Tutoring wordt gezien als een van de meest effectieve manieren om leerachterstanden in te halen. Bij een tutorprogramma krijgen kinderen intensieve één-op-één of één-op-twee begeleiding van een leerkracht, onderwijsassistent of getrainde vrijwilligers. Tutoring richt zich in de eerste instantie op het bijspijkeren van de kernvakken zoals taal en rekenen en vindt dagelijks plaats. Tutoring is vaak overigens niet alleen gericht op cognitieve vooruitgang. Het kan ook als doel hebben bij te dragen aan de sociaal-emotionele ontwikkeling van kinderen – bijvoorbeeld zelfvertrouwen, vertrouwen in anderen, zelfcontrole – en hen metacognitieve vaardigheden (‘leren leren’) aan te leren. Tutoring is daarom een veelomvattende interventie die op inzichten uit pedagogische- en cognitieve ontwikkelingstheorieën leunt.

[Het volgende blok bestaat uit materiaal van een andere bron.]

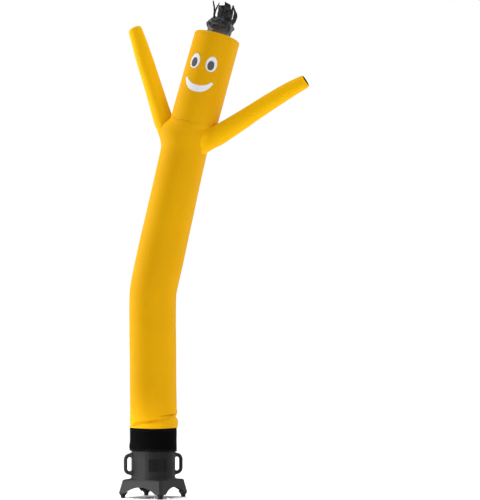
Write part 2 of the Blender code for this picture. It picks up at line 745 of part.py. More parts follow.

Als tutoring wordt ingezet om leerachterstanden in te halen is het belangrijk om na te denken over:
- Welke leerlingen ontvangen tutoring?
- Hoeveel leerlingen krijgen bijles van één tutor?
- Bij tutoring van kleine groepjes: Welke leerlingen zitten er bij elkaar in de groep?
- Wat is de inhoud van het tutorprogramma?
- Wie voert het uit – internen of externen?
- Hoe wordt de tutor getraind?
- Wanneer en waar vindt tutoring plaats?
- Hoe worden de ouders betrokken bij het programma?
- Kunnen tutoren, leraren en interne begeleiders overleggen en kennisdelen?
- Hoe wordt de vooruitgang bij leerlingen gemonitord?
Deze afwegingen komen allemaal terug in twee succesvolle tutoringprogramma’s: High Dosage Tutoring en REACH. Deze twee programma’s worden uitgebreid beschreven in de praktijkkaart. Ze kennen verschillen – bijvoorbeeld qua inhoud of uitvoerder – maar ook overeenkomsten – bijvoorbeeld wat betreft intensiteit en training – en geven een goede illustratie van waar je op moet letten als je kiest voor een tutorprogramma.